▸ Data excerpt:
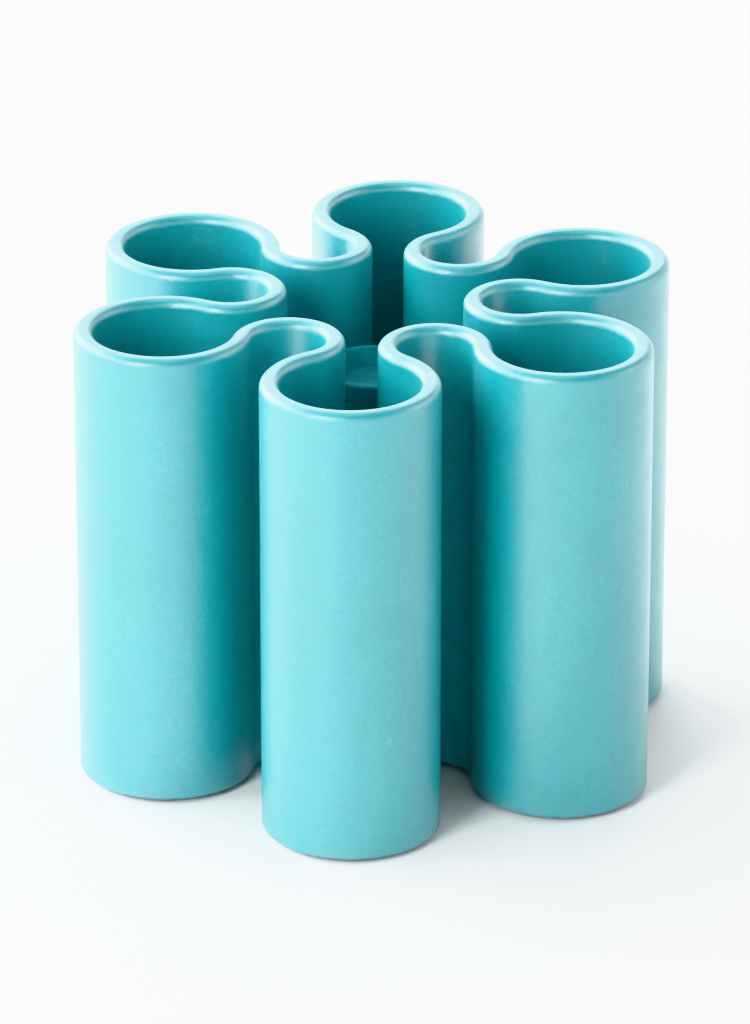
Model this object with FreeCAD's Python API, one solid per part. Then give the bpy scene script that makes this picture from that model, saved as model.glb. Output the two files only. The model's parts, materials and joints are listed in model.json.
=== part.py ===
import FreeCAD, Part

# A compact umbrella stand, in millimetres, +Z up, standing on z = 0 with its axis on the origin.
# One moulded wall winds round six round sockets and dips between them towards the middle, so that
# seen from above it is a six-lobed flower. A seventh place is on top of a post in the middle.
# A steel plate under the moulded floor and a steel bar inside the post are the ballast; one screw
# through the plate and the floor into the bar holds everything together.

import math
import os

# ---- driving dimensions ----
LOBES = 6
FRONT_ANGLE = -90.0        # direction of the first lobe, degrees from +X
HEIGHT = 93.6              # ground to rim
LOBE_PITCH_R = 44.5        # stand's axis to each socket's axis
LOBE_R = 17.3              # outside radius of a lobe
WEB_R = 7.2                # outside radius of the hollow curve between two lobes
WALL = 3.8                 # thickness of the moulded wall
RIM_ROUND = 1.7            # rounding on both edges of the rim
SKIRT_ROUND = 0.9          # rounding on the wall's lower outer edge

# ---- heights of the base, from the ground up ----
SHELL_BOTTOM = 0.8         # the feet lift the wall this far
PLATE_BOTTOM = 1.4
PLATE_TOP = 6.4            # underside of the moulded floor
FLOOR_TOP = 9.6

# ---- ballast plate, feet and screw ----
SKIRT_WALL = 3.2           # thickness of the wall round the plate
PLATE_GAP = 0.4            # between the plate's edge and the wall
PLATE_BEVEL = 0.6
FOOT_R = 7.5
FOOT_TOP = 3.0
FOOT_GAP = 0.15            # between a foot and its recess
FOOT_ROUND = 0.5
SCREW_R = 1.5              # M3, countersunk
SCREW_HEAD_R = 3.0
SCREW_HEAD_DEPTH = 1.5
SCREW_HOLE_R = 1.7
SCREW_TOP = 20.0
SCREW_KEY_ACROSS = 2.0     # across the flats of the hexagon socket
SCREW_KEY_DEPTH = 1.1
COUNTERSINK_GAP = 0.1

# ---- post ----
POST_R = 11.0              # outside of the sleeve
BAR_R = 8.2
BAR_TOP = 69.8
BAR_THREAD_R = 1.55
BAR_THREAD_TOP = 22.0
SLEEVE_BORE_R = 8.4
SLEEVE_TOP = 72.4
SEAT_TOP = 78.0
SEAT_PLUG_BOTTOM = 70.0
SEAT_DISH_FLOOR = 75.2
SEAT_DISH_R = 6.4          # flat bottom of the dish
SEAT_LIP_R = 9.2           # where the dish meets the top
EDGE_BREAK = 0.5           # small bevels and roundings on turned pieces

# ---- rubber cups under the sockets, flush with the floor and resting on the plate ----
CUP_R = 12.4
CUP_GAP = 0.1              # between a cup and its hole
CUP_DISH_FLOOR = 8.2
CUP_DISH_R = 8.4
CUP_LIP_R = 11.2

# ---- values worked out from the above ----
SOCKET_R = LOBE_R - WALL
HALF_STEP = 180.0 / LOBES
WEB_CENTRE_R = LOBE_PITCH_R * math.cos(math.radians(HALF_STEP)) - math.sqrt(
    (LOBE_R + WEB_R) ** 2 - (LOBE_PITCH_R * math.sin(math.radians(HALF_STEP))) ** 2
)
TOLERANCE = 1e-6


def polar(radius, degrees, z=0.0):
    angle = math.radians(degrees)
    return FreeCAD.Vector(radius * math.cos(angle), radius * math.sin(angle), z)


def lobe_angle(index):
    return FRONT_ANGLE + index * 2 * HALF_STEP


def lobe_centre(index, z=0.0):
    return polar(LOBE_PITCH_R, lobe_angle(index), z)


def web_centre(index):
    """Centre of the hollow curve between lobe index and the next one."""
    return polar(WEB_CENTRE_R, lobe_angle(index) + HALF_STEP)


def meeting_point(lobe, web, inset):
    """Where a lobe's arc runs smoothly into a web's arc, on the outline moved inwards by inset."""
    centre = lobe_centre(lobe)
    outwards = (web_centre(web) - centre).normalize()
    return centre + outwards * (LOBE_R - inset)


def lobed_prism(inset, bottom, top):
    """Solid with the stand's six-lobed outline moved inwards by inset."""
    edges = []
    for index in range(LOBES):
        start = meeting_point(index, index - 1, inset)
        crown = polar(LOBE_PITCH_R + LOBE_R - inset, lobe_angle(index))
        end = meeting_point(index, index, inset)
        edges.append(Part.Arc(start, crown, end).toShape())
        hollow = polar(WEB_CENTRE_R - WEB_R - inset, lobe_angle(index) + HALF_STEP)
        following = meeting_point(index + 1, index, inset)
        edges.append(Part.Arc(end, hollow, following).toShape())
    face = Part.Face(Part.Wire(Part.__sortEdges__(edges)))
    face.translate(FreeCAD.Vector(0, 0, bottom))
    return face.extrude(FreeCAD.Vector(0, 0, top - bottom))


def disc(radius, bottom, top, centre=FreeCAD.Vector(0, 0, 0)):
    base = FreeCAD.Vector(centre.x, centre.y, bottom)
    return Part.makeCylinder(radius, top - bottom, base)


def turned(profile):
    """Solid of revolution about Z of a closed profile of (radius, z) points."""
    points = [FreeCAD.Vector(radius, 0, z) for radius, z in profile]
    face = Part.Face(Part.makePolygon(points + points[:1]))
    return face.revolve(FreeCAD.Vector(0, 0, 0), FreeCAD.Vector(0, 0, 1), 360)


def edges_at(shape, z):
    """Edges that lie in the plane at height z."""
    return [
        edge for edge in shape.Edges
        if abs(edge.BoundBox.ZMin - z) + abs(edge.BoundBox.ZMax - z) < TOLERANCE
    ]


def round_edges(shape, z, *radii):
    """Circular edges in the plane at height z that have one of these radii."""
    return [
        edge for edge in edges_at(shape, z)
        if any(abs(edge.Curve.Radius - radius) < TOLERANCE for radius in radii)
    ]


def lobed_shell():
    """The wall and floor, one moulding, with a recess underneath for the ballast plate."""
    shell = lobed_prism(0, SHELL_BOTTOM, HEIGHT)
    shell = shell.cut(lobed_prism(WALL, FLOOR_TOP, HEIGHT))
    shell = shell.cut(lobed_prism(SKIRT_WALL, SHELL_BOTTOM, PLATE_TOP))
    shell = shell.cut(disc(SCREW_HOLE_R, PLATE_TOP, FLOOR_TOP))
    for index in range(LOBES):
        shell = shell.cut(disc(CUP_R + CUP_GAP, PLATE_TOP, FLOOR_TOP, lobe_centre(index)))
    shell = shell.makeFillet(RIM_ROUND, edges_at(shell, HEIGHT))
    return shell.makeFillet(SKIRT_ROUND, round_edges(shell, SHELL_BOTTOM, LOBE_R, WEB_R))


def ballast_plate():
    """Lobed steel plate under the floor, with a recess for each foot and a countersunk hole."""
    plate = lobed_prism(SKIRT_WALL + PLATE_GAP, PLATE_BOTTOM, PLATE_TOP)
    plate = plate.makeChamfer(PLATE_BEVEL, edges_at(plate, PLATE_BOTTOM))
    for index in range(LOBES):
        plate = plate.cut(disc(FOOT_R + FOOT_GAP, PLATE_BOTTOM, FOOT_TOP, lobe_centre(index)))
    sink_r = SCREW_HEAD_R + COUNTERSINK_GAP
    sink_depth = SCREW_HEAD_DEPTH * (sink_r - SCREW_HOLE_R) / (SCREW_HEAD_R - SCREW_R)
    hole = turned([
        (0, PLATE_BOTTOM),
        (sink_r, PLATE_BOTTOM),
        (SCREW_HOLE_R, PLATE_BOTTOM + sink_depth),
        (SCREW_HOLE_R, PLATE_TOP),
        (0, PLATE_TOP),
    ])
    return plate.cut(hole)


def centre_screw():
    """Countersunk socket screw, its head flush with the underside of the plate."""
    screw = turned([
        (0, PLATE_BOTTOM),
        (SCREW_HEAD_R, PLATE_BOTTOM),
        (SCREW_R, PLATE_BOTTOM + SCREW_HEAD_DEPTH),
        (SCREW_R, SCREW_TOP - EDGE_BREAK),
        (SCREW_R - EDGE_BREAK, SCREW_TOP),
        (0, SCREW_TOP),
    ])
    corner_r = SCREW_KEY_ACROSS / math.sqrt(3)
    corners = [polar(corner_r, 60.0 * index, PLATE_BOTTOM) for index in range(6)]
    key = Part.Face(Part.makePolygon(corners + corners[:1]))
    return screw.cut(key.extrude(FreeCAD.Vector(0, 0, SCREW_KEY_DEPTH)))


def post_bar():
    """Steel bar that the screw pulls down onto the floor; it is the ballast inside the post."""
    bar = disc(BAR_R, FLOOR_TOP, BAR_TOP)
    bar = bar.makeChamfer(EDGE_BREAK, edges_at(bar, BAR_TOP))
    return bar.cut(disc(BAR_THREAD_R, FLOOR_TOP, BAR_THREAD_TOP))


def post_sleeve():
    """Moulded sleeve over the bar, in the colour of the shell."""
    sleeve = disc(POST_R, FLOOR_TOP, SLEEVE_TOP)
    return sleeve.cut(disc(SLEEVE_BORE_R, FLOOR_TOP, SLEEVE_TOP))


def post_seat():
    """Rubber cap with a dish for the tip of the umbrella in the middle, plugged into the sleeve."""
    seat = turned([
        (0, SEAT_PLUG_BOTTOM),
        (BAR_R, SEAT_PLUG_BOTTOM),
        (BAR_R, SLEEVE_TOP),
        (POST_R, SLEEVE_TOP),
        (POST_R, SEAT_TOP),
        (SEAT_LIP_R, SEAT_TOP),
        (SEAT_DISH_R, SEAT_DISH_FLOOR),
        (0, SEAT_DISH_FLOOR),
    ])
    return seat.makeFillet(EDGE_BREAK, round_edges(seat, SEAT_TOP, POST_R))


def tip_cup(index):
    """Rubber cup in the floor of a socket: it centres a wet tip and catches the drips."""
    cup = turned([
        (0, PLATE_TOP),
        (CUP_R, PLATE_TOP),
        (CUP_R, FLOOR_TOP),
        (CUP_LIP_R, FLOOR_TOP),
        (CUP_DISH_R, CUP_DISH_FLOOR),
        (0, CUP_DISH_FLOOR),
    ])
    cup.translate(lobe_centre(index))
    return cup


def foot_pad(index):
    """Rubber foot glued into its recess in the plate."""
    pad = disc(FOOT_R, 0, FOOT_TOP)
    pad = pad.makeFillet(FOOT_ROUND, edges_at(pad, 0))
    pad.translate(lobe_centre(index))
    return pad


def sub_parts():
    parts = {
        "lobed_shell": lobed_shell(),
        "ballast_plate": ballast_plate(),
        "centre_screw": centre_screw(),
        "post_bar": post_bar(),
        "post_sleeve": post_sleeve(),
        "post_seat": post_seat(),
    }
    for index in range(LOBES):
        parts[f"tip_cup_{index + 1}"] = tip_cup(index)
        parts[f"foot_pad_{index + 1}"] = foot_pad(index)
    return parts


def main():
    os.makedirs("parts", exist_ok=True)
    for node, shape in sub_parts().items():
        if not shape.isValid() or len(shape.Solids) != 1:
            raise SystemExit(f"{node} is not one valid solid")
        shape.exportStep(f"parts/{node}.step")
        box = shape.BoundBox
        print(f"{node}: {shape.Volume / 1000:.2f} cm3, z {box.ZMin:.2f} to {box.ZMax:.2f}")


main()
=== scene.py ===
import json
import math

import bmesh
import bpy
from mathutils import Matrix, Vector


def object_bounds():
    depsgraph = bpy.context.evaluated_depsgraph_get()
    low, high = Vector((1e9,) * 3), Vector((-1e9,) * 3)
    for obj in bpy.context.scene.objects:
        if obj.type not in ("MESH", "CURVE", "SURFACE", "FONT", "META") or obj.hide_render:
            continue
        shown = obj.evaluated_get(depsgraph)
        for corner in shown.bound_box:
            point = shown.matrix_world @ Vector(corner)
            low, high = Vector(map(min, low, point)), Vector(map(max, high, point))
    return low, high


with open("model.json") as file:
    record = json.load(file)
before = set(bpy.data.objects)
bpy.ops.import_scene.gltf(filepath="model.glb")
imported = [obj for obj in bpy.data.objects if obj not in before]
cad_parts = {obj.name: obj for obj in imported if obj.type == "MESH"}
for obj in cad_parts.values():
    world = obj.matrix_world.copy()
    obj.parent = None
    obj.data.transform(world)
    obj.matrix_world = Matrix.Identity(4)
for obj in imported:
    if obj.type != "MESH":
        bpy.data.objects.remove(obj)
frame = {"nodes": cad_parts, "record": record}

# Umbrella stand: a teal moulded wall with its floor, a post with a rubber seat, rubber cups and
# feet, and a steel plate, bar and screw. Every shape comes from the frame. This script adds the
# materials, the floor, the lights and the camera. All lengths are in metres unless a name says mm.

CAD_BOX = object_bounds()
CENTRE = (CAD_BOX[0] + CAD_BOX[1]) / 2

# ---- camera: above the stand and a little to the right of its front lobe ----
VIEW_AZIMUTH = 6.0          # degrees to the right of straight in front
VIEW_ELEVATION = 23.8       # degrees above the horizon
VIEW_DISTANCE = 1.40
LENS_MM = 250.0

# ---- stage ----
FLOOR_HALF = 4.0
FLOOR_TILES = 8
GLOW_FROM_MM, GLOW_FULL_MM = 500.0, 1900.0   # out from the stand's middle
GLOW_STRENGTH = 1.40                         # hides the floor's far edge in the surround

# ---- soft boxes: name, degrees round from straight in front, degrees up, size, power in watts ----
LIGHTS = (
    ("left_front", -30.0, 28.0, (0.35, 0.70), 13.0),
    ("left", -84.0, 30.0, (0.90, 0.70), 15.0),
    ("left_back", -124.0, 25.0, (0.80, 0.90), 32.0),
    ("back", 186.0, 40.0, (0.90, 0.90), 8.0),
    ("right", 101.0, 32.0, (0.80, 0.80), 4.0),
    ("top", 0.0, 88.0, (0.50, 0.50), 2.0),
)
LIGHT_DISTANCE = 1.20

# ---- the surround: bright low down, like a white sweep, and dim overhead ----
LOW_SKY, HIGH_SKY = 1.80, 0.22
LOW_SKY_ENDS, HIGH_SKY_STARTS = 0.25, 0.60   # sines of the angle above the horizon

# ---- heights on the stand ----
MM = 1000.0                 # millimetres in a metre
WALL_DUST_FROM_MM, WALL_DUST_FULL_MM = 5.0, 0.6   # dust thickens downwards between these
FOOT_DUST_FROM_MM, FOOT_DUST_FULL_MM = 1.6, 0.1
RIM_POLISH_MM = 9.0         # umbrellas rub the wall this far down from the rim

# ---- node settings ----
BEVEL_SAMPLES = 4
MIX_AMOUNT, MIX_FIRST, MIX_SECOND, MIX_RESULT = 0, 6, 7, 2   # a Mix node's sockets for colours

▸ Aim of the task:
Beginning at the top of the data, extract each line through the line containing "FLOOR_TOP = 9.6" and return those lines exactly, with nothing added.

▸ Complete response:
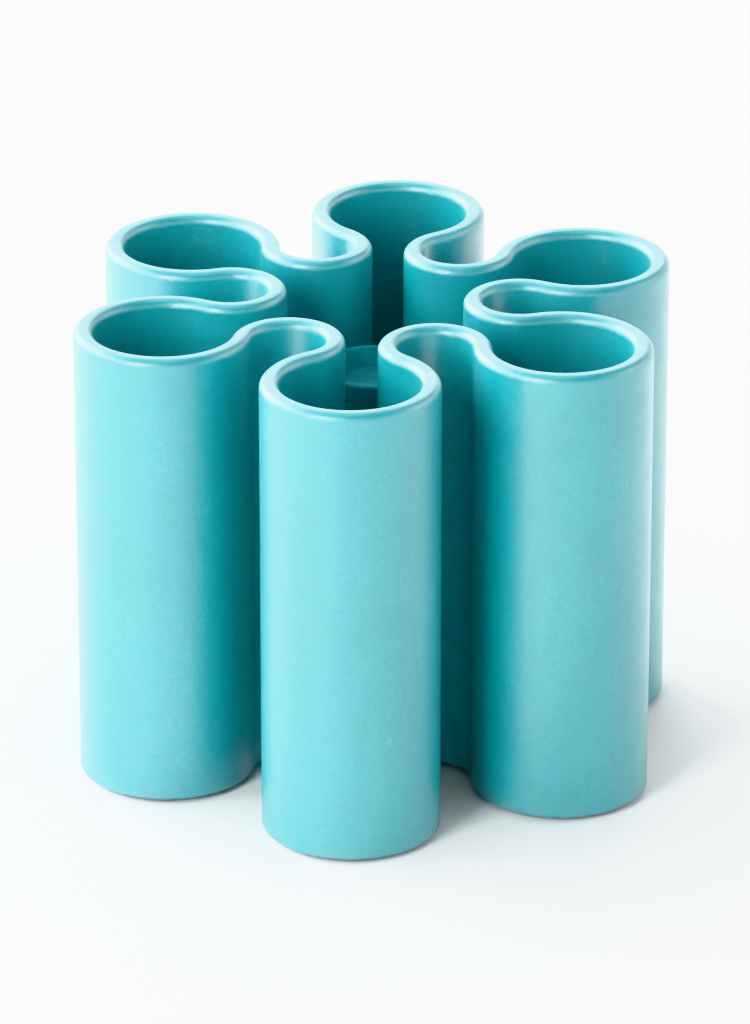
Model this object with FreeCAD's Python API, one solid per part. Then give the bpy scene script that makes this picture from that model, saved as model.glb. Output the two files only. The model's parts, materials and joints are listed in model.json.
=== part.py ===
import FreeCAD, Part

# A compact umbrella stand, in millimetres, +Z up, standing on z = 0 with its axis on the origin.
# One moulded wall winds round six round sockets and dips between them towards the middle, so that
# seen from above it is a six-lobed flower. A seventh place is on top of a post in the middle.
# A steel plate under the moulded floor and a steel bar inside the post are the ballast; one screw
# through the plate and the floor into the bar holds everything together.

import math
import os

# ---- driving dimensions ----
LOBES = 6
FRONT_ANGLE = -90.0        # direction of the first lobe, degrees from +X
HEIGHT = 93.6              # ground to rim
LOBE_PITCH_R = 44.5        # stand's axis to each socket's axis
LOBE_R = 17.3              # outside radius of a lobe
WEB_R = 7.2                # outside radius of the hollow curve between two lobes
WALL = 3.8                 # thickness of the moulded wall
RIM_ROUND = 1.7            # rounding on both edges of the rim
SKIRT_ROUND = 0.9          # rounding on the wall's lower outer edge

# ---- heights of the base, from the ground up ----
SHELL_BOTTOM = 0.8         # the feet lift the wall this far
PLATE_BOTTOM = 1.4
PLATE_TOP = 6.4            # underside of the moulded floor
FLOOR_TOP = 9.6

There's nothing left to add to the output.